For me there is hope. The Bihar electorate’s verdict was an enlightened one.
In India despite corruption having become a way of life, there is still a huge population of people who are honest to the book. When these people come to positions of influence and power, which is not so common - usually the important positions are usurped by their more “networked “colleagues - these men of probity do make a difference. Unfortunately the impact that they make stays mostly at the top. If the change made stays only at the top, it is not sustainable, till it percolates to the bottom. Even the impact of revolutions takes generations to set in. Slow paced transitional change takes much more. Corruption and greater than that lack of intellectual integrity or rampant intellectual infidelity are the two woes that shall continue to daunt each stride that India takes.
If corruption has to be really addressed, then retribution must be speedier.
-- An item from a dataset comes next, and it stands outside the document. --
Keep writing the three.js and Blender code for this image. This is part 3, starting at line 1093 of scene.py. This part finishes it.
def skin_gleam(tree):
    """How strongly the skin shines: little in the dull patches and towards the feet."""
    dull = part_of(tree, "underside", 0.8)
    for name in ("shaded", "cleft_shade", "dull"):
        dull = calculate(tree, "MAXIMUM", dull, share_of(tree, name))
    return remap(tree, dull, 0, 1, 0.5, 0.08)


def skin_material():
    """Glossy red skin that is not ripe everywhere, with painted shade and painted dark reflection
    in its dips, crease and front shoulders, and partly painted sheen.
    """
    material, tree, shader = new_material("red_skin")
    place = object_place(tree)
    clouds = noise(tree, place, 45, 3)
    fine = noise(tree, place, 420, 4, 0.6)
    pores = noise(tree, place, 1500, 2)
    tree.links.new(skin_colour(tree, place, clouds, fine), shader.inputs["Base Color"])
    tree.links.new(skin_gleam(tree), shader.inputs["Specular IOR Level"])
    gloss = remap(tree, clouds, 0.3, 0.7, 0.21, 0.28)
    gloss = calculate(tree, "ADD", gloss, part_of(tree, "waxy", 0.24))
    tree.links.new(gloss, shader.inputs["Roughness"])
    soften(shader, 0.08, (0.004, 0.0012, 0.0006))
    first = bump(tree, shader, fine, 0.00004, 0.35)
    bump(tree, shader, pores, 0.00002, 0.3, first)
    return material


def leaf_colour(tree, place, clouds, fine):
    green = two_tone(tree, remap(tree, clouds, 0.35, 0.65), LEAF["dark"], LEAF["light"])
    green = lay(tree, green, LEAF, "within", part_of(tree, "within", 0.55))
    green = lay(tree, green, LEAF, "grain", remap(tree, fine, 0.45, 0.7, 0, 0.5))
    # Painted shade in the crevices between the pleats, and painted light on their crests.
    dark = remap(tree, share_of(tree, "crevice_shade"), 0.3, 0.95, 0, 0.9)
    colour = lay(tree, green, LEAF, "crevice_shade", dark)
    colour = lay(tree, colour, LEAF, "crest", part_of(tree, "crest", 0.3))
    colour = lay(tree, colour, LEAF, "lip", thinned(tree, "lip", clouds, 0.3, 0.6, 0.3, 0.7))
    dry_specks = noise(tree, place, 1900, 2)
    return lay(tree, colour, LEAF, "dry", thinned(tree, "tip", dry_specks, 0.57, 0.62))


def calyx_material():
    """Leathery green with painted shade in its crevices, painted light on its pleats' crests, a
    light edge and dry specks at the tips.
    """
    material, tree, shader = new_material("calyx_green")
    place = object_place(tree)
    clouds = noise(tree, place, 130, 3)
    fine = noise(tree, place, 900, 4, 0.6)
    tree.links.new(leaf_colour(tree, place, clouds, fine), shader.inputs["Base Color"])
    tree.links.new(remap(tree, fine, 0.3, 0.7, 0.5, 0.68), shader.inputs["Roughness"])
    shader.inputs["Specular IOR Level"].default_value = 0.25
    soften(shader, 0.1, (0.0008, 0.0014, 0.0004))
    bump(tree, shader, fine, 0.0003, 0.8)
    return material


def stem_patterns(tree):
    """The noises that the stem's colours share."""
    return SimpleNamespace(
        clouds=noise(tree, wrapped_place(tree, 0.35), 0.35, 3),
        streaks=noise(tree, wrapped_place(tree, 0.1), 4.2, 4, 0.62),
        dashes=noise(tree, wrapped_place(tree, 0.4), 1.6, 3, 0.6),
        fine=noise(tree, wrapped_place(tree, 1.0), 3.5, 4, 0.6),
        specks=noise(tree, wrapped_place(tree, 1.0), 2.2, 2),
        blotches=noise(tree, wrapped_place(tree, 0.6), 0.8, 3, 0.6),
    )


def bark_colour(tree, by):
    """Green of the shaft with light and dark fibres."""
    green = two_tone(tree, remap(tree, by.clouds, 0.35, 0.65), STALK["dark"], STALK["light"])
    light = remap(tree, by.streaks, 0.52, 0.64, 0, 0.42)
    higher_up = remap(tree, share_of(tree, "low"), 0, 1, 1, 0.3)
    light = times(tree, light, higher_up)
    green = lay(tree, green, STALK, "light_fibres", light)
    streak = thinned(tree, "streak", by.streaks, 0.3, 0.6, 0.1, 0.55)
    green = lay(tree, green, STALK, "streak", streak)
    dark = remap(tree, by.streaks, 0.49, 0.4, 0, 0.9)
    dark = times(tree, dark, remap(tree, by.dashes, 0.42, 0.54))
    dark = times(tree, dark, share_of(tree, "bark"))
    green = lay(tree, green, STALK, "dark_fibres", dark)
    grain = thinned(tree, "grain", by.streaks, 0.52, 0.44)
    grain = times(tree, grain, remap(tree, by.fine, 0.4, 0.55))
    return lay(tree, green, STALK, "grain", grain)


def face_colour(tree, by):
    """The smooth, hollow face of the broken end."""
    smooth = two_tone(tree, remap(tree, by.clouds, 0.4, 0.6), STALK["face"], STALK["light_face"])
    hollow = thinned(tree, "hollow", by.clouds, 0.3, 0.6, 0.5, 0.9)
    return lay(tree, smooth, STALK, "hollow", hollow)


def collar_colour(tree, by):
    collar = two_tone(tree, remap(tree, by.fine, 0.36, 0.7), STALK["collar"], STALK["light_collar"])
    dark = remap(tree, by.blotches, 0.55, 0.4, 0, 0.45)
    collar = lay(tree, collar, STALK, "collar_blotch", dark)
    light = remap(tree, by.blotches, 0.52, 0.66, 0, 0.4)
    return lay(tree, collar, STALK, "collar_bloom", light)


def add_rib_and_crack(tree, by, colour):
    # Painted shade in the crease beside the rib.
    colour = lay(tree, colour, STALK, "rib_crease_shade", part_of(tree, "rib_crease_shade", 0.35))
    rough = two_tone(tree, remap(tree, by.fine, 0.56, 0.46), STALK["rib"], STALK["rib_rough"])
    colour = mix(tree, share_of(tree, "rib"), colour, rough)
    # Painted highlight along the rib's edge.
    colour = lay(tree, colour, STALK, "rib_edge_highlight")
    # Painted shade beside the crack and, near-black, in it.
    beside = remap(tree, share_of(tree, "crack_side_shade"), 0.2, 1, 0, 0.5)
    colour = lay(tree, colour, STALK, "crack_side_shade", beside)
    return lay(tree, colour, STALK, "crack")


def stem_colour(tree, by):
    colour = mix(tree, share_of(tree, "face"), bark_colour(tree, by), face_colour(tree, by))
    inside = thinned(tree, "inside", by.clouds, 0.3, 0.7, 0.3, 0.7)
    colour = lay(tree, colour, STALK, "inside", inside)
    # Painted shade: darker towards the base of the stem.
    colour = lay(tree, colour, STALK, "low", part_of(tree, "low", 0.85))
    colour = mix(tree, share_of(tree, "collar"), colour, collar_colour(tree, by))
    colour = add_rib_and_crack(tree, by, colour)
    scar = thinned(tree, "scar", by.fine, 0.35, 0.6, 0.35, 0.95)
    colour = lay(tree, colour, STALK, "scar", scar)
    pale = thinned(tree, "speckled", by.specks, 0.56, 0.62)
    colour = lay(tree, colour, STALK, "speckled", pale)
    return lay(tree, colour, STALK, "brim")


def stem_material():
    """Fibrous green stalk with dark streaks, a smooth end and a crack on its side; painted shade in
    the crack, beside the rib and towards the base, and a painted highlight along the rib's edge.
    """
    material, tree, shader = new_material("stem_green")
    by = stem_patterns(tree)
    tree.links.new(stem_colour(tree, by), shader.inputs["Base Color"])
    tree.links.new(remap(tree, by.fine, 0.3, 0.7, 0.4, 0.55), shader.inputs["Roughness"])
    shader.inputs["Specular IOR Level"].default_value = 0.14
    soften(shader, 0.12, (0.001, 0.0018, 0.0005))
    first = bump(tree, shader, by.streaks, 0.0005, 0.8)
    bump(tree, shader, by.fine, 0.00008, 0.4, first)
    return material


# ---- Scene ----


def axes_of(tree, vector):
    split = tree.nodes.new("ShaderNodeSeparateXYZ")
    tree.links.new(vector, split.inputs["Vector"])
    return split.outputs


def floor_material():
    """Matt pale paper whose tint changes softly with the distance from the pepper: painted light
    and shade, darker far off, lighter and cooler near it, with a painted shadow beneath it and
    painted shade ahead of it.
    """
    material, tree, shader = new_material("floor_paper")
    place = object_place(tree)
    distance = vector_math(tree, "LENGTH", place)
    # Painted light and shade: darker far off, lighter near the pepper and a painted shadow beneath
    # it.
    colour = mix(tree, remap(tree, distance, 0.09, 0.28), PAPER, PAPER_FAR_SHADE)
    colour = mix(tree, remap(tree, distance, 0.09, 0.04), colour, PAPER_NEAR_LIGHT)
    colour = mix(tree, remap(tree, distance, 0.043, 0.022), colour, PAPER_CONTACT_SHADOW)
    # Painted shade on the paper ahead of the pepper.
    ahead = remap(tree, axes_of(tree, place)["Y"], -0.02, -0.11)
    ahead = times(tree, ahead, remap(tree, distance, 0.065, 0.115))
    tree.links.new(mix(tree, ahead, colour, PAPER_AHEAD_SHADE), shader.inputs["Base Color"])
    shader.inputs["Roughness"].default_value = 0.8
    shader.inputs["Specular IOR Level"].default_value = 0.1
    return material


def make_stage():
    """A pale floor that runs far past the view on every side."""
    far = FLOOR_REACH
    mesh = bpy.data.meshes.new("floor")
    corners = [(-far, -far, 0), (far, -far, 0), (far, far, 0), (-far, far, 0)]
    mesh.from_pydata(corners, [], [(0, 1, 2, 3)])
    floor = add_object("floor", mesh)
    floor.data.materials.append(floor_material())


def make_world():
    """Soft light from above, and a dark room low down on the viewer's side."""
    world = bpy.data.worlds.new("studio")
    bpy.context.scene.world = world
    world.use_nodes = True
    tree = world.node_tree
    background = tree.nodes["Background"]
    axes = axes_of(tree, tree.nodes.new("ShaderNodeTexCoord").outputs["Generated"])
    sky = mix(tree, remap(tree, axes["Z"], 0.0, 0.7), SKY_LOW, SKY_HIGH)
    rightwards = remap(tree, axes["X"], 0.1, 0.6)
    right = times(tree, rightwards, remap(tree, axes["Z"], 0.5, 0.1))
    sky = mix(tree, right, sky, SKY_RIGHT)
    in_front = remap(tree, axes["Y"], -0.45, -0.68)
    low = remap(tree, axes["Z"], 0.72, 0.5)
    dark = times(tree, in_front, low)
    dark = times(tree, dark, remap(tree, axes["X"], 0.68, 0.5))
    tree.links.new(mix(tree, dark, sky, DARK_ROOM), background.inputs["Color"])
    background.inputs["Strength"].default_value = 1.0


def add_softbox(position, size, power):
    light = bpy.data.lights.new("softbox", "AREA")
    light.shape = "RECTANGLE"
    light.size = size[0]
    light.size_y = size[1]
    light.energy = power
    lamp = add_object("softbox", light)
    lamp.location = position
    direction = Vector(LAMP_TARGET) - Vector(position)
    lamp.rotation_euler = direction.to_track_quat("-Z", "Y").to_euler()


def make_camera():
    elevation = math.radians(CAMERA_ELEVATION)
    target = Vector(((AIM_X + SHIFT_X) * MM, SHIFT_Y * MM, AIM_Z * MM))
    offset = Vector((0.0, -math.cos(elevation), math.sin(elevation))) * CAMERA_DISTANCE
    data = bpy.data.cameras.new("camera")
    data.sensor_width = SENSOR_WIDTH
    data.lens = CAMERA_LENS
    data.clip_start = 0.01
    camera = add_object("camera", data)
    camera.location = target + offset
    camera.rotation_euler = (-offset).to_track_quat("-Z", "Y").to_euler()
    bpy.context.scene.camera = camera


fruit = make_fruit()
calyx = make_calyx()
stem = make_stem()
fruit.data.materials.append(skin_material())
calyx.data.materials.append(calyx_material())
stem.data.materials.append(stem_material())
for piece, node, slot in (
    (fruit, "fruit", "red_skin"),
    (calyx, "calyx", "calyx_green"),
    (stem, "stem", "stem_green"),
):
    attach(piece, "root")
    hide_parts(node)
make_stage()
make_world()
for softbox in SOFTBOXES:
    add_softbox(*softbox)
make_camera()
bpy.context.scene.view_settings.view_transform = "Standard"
If intellectual integrity is to be inculcated, then importance of country before self has to be emphasized. For this, the kindergarten generation has to be attended. The values that they imbibe need to be different. The environment that they get should be different from what we got. The goals that they set for themselves should be different that we set for ourselves. This intervention will best be made by schools. If responsibility of values formation is left to parents, the survival instincts will dilute the intentions of even the well meaning parents. The teacher enjoys a third party legitimacy that a parent does not. Kids always view the intervention of parents as that of an interested party, till they are old enough to imbibe the purport. But if the schools have to deliver, the teachers have to be good. If the teachers have to be good, the right orientation people have to come in the teaching profession. If the good people have to come in teaching profession, then they have to sacrifice more lucrative alternative options. If they do so, then the society has to compensate them with extreme respect and reverence. In which case, our newly acquired value system needs to metamorphose quite a bit and knowledge / erudition / sacrifice or simply said adhyaatma and tyaaga have to have precedence on material wealth and attendant frivolous contraptions that announce it. Are we then returning to the rhetorical rectitude representative of the stereotype golden period “shikshak”. Will some champion of social engineering scream - Brahmanical manuvad? Do we come back a full cycle. But do we have an option?